▸ Task brief
Begin with the line containing "str(k)] = make_nylon_tip(angle)" and end with the line containing "bpy.context.scene.collection.objects.link(empty)"; set down that block verbatim and nothing else.

▸ Source excerpt
....................
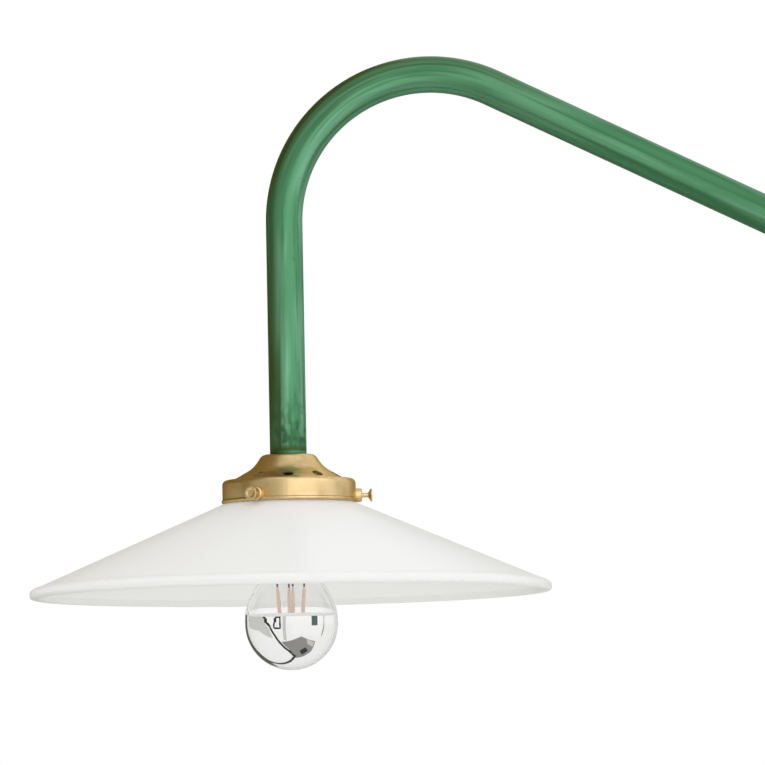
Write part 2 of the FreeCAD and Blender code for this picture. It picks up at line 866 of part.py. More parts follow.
def make_lamp_stem():
    flare = lamp_collar_radius - lamp_glass - slip_gap
    floor = stem_top + stem_flare_wall
    return in_head(turned([
        (0, floor), (flare - stem_flare_wall, floor, edge_break), (flare, stem_top),
        (flare, stem_top + stem_flare_skirt, edge_break),
        (stem_glass_radius, stem_top + stem_flare_height, stem_flare_round),
        (stem_glass_radius, stem_foot - stem_button_height, soft_break),
        (stem_glass_radius + stem_button_proud, stem_foot, edge_break), (0, stem_foot),
    ]))


def filament_ends(angle):
    """Upper and lower end of one filament stick."""
    top = stem_foot + filament_drop
    turn = math.radians(angle)
    direction = FreeCAD.Vector(math.cos(turn), math.sin(turn), 0)
    upper = direction * filament_top_circle + flat(0, top)
    lower = direction * filament_foot_circle + flat(0, top + filament_length)
    return upper, lower


def filament_angles():
    return [filament_turn + 360 / filament_count * k for k in range(filament_count)]


def make_lamp_filaments():
    sticks = []
    for angle in filament_angles():
        upper, lower = filament_ends(angle)
        sticks.append(in_head(rod(filament_radius, upper, lower)))
    return Part.makeCompound(sticks)


def make_lamp_wires():
    """Lead wires from the stem to the filaments, and the star that joins their lower ends."""
    start = stem_foot + slip_gap
    root = flat(0, start + wire_knee_drop)
    hub_depth = start + filament_length + wire_hub_drop
    hub = flat(0, hub_depth - wire_hub_tail)
    spine = rod(wire_radius, flat(0, start), flat(0, hub_depth))
    for angle in filament_angles():
        upper, lower = filament_ends(angle)
        along = (lower - upper).normalize()
        top = upper - along * slip_gap
        foot = lower + along * slip_gap
        knee = root + FreeCAD.Vector(top.x, top.y, 0).normalize() * wire_knee_reach
        for a, b in ((root, knee), (knee, top), (hub, foot)):
            spine = spine.fuse(rod(wire_radius, a, b))
        spine = spine.fuse(Part.makeSphere(wire_radius, knee))
    for angle in filament_angles():
        spine = spine.cut(rod(filament_radius + slip_gap, *filament_ends(angle)))
    wires = [in_head(spine)]
    for side in (-1, 1):
        upper = flat(side * driver_radius * driver_wire_share, driver_top + driver_length + seat_gap)
        lower = flat(side * stem_glass_radius, stem_top + stem_flare_wall - seat_gap)
        wires.append(in_head(rod(wire_radius, upper, lower)))
    return Part.makeCompound(wires)


def make_lamp_driver():
    board = Part.makeBox(2 * driver_radius, driver_thickness, driver_length)
    board.translate(FreeCAD.Vector(-driver_radius, -driver_thickness / 2, -driver_top - driver_length))
    return in_head(board)


# ---- build ----
def parts():
    """Every sub-part by its node's name."""
    made = {
        "wall_plate": make_wall_plate(),
        "eye_screws": make_eye_screws(),
        "thrust_washer": make_thrust_washer(),
        "stop_collar": make_collar(collar_feet()["stop"]),
        "lift_collar": make_collar(collar_feet()["lift"]),
        "collar_grub_screws": make_collar_grub_screws(),
        "arm_tube": make_arm_tube(),
        "tube_end_grommet": make_grommet(),
        "tube_plug": make_tube_plug(),
        "nipple": make_nipple(),
        "lock_washer": make_lock_washer(),
        "nipple_nut": make_nipple_nut(),
        "gallery": make_gallery(),
        "screw_bosses": make_screw_bosses(),
        "holder_cap": make_holder_cap(),
        "holder_grub_screw": make_holder_grub_screw(),
        "holder_skirt": make_holder_skirt(),
        "holder_ceramic": make_holder_ceramic(),
        "terminal_screws": make_terminal_screws(),
        "screw_shell": make_screw_shell(),
        "centre_contact": make_centre_contact(),
        "shade": make_shade(),
        "lamp_glass": make_lamp_glass(),
        "lamp_mirror": make_lamp_mirror(),
        "lamp_cap": make_lamp_cap(),
        "lamp_insulator": make_lamp_insulator(),
        "lamp_contact": make_lamp_contact(),
        "lamp_stem": make_lamp_stem(),
        "lamp_filaments": make_lamp_filaments(),
        "lamp_wires": make_lamp_wires(),
        "lamp_driver": make_lamp_driver(),
    }
    for name, z in eye_places.items():
        made[name + "_eye"] = make_eye(z)
        made[name + "_bush"] = make_bush(z)
    for k, angle in enumerate(screw_angles(), start=1):
        made["thumb_screw_" + str(k)] = make_thumb_screw(angle)
        made["nylon_tip_" + str(k)] = make_nylon_tip(angle)
    return made


os.makedirs("parts", exist_ok=True)
for node, shape in parts().items():
    bad = [s for s in shape.Solids if not s.isValid() or s.Volume <= 0]
    print(node, len(shape.Solids), "solids", round(shape.Volume, 1), "mm3", "INVALID" if bad else "")
    shape.exportStep("parts/" + node + ".step")
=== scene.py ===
import json
import math

import bmesh
import bpy
from mathutils import Matrix, Vector


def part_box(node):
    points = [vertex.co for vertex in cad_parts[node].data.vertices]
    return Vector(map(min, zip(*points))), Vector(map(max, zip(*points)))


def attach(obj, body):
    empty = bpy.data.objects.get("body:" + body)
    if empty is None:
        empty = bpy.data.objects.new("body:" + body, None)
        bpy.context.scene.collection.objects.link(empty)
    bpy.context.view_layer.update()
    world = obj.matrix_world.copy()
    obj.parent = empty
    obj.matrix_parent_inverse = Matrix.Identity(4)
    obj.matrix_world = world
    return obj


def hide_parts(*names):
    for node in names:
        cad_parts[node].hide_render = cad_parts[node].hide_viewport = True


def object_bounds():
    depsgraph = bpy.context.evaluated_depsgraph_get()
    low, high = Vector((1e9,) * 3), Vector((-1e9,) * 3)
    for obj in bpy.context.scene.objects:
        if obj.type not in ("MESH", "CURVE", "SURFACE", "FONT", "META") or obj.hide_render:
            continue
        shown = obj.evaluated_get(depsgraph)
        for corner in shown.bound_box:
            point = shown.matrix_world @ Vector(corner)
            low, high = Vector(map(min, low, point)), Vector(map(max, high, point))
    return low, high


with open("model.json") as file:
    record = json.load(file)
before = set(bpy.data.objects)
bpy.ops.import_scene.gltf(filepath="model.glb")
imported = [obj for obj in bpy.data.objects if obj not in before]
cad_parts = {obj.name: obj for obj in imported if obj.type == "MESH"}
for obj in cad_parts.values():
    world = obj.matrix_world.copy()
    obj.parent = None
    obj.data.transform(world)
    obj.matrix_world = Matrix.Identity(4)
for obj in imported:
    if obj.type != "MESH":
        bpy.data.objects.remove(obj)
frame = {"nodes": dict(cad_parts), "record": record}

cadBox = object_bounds()
nodes = frame["nodes"]
print("frame loaded,", len(nodes), "nodes")


# where things are, all read from the frame
def cornersOf(node):
    low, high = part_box(node)
    return Vector(low), Vector(high)


def middleOf(node):
    low, high = cornersOf(node)
    return (low + high) / 2


tubeLow, tubeHigh = cornersOf("arm_tube")
tubeRadius = (tubeHigh.x - tubeLow.x) / 2
headAxis = Vector((0, middleOf("gallery").y, 0))
legAxis = Vector((0, middleOf("stop_collar").y, 0))
headTop = cornersOf("gallery")[1].z
lampMiddle = middleOf("lamp_glass")
alongX = Vector((1, 0, 0))
alongY = Vector((0, 1, 0))
alongZ = Vector((0, 0, 1))


# shorthands for building node trees
def newMaterial(name):
    material = bpy.data.materials.new(name)
    material.use_nodes = True
    return material, material.node_tree


def setInputs(tree, node, inputs):
    for key, value in inputs.items():
        if isinstance(value, bpy.types.NodeSocket):
            tree.links.new(value, node.inputs[key])
        else:
            node.inputs[key].default_value = value


def addNode(tree, kind, inputs=None, **settings):
    node = tree.nodes.new(kind)
    for key, value in settings.items():
        setattr(node, key, value)
    setInputs(tree, node, inputs or {})
    return node


def shaderOf(tree):
    return tree.nodes["Principled BSDF"]


def mathOf(tree, operation, first, second):
    return addNode(tree, "ShaderNodeMath", {0: first, 1: second}, operation=operation).outputs[0]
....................
▸ Right answer
        made["nylon_tip_" + str(k)] = make_nylon_tip(angle)
    return made


os.makedirs("parts", exist_ok=True)
for node, shape in parts().items():
    bad = [s for s in shape.Solids if not s.isValid() or s.Volume <= 0]
    print(node, len(shape.Solids), "solids", round(shape.Volume, 1), "mm3", "INVALID" if bad else "")
    shape.exportStep("parts/" + node + ".step")
=== scene.py ===
import json
import math

import bmesh
import bpy
from mathutils import Matrix, Vector


def part_box(node):
    points = [vertex.co for vertex in cad_parts[node].data.vertices]
    return Vector(map(min, zip(*points))), Vector(map(max, zip(*points)))


def attach(obj, body):
    empty = bpy.data.objects.get("body:" + body)
    if empty is None:
        empty = bpy.data.objects.new("body:" + body, None)
        bpy.context.scene.collection.objects.link(empty)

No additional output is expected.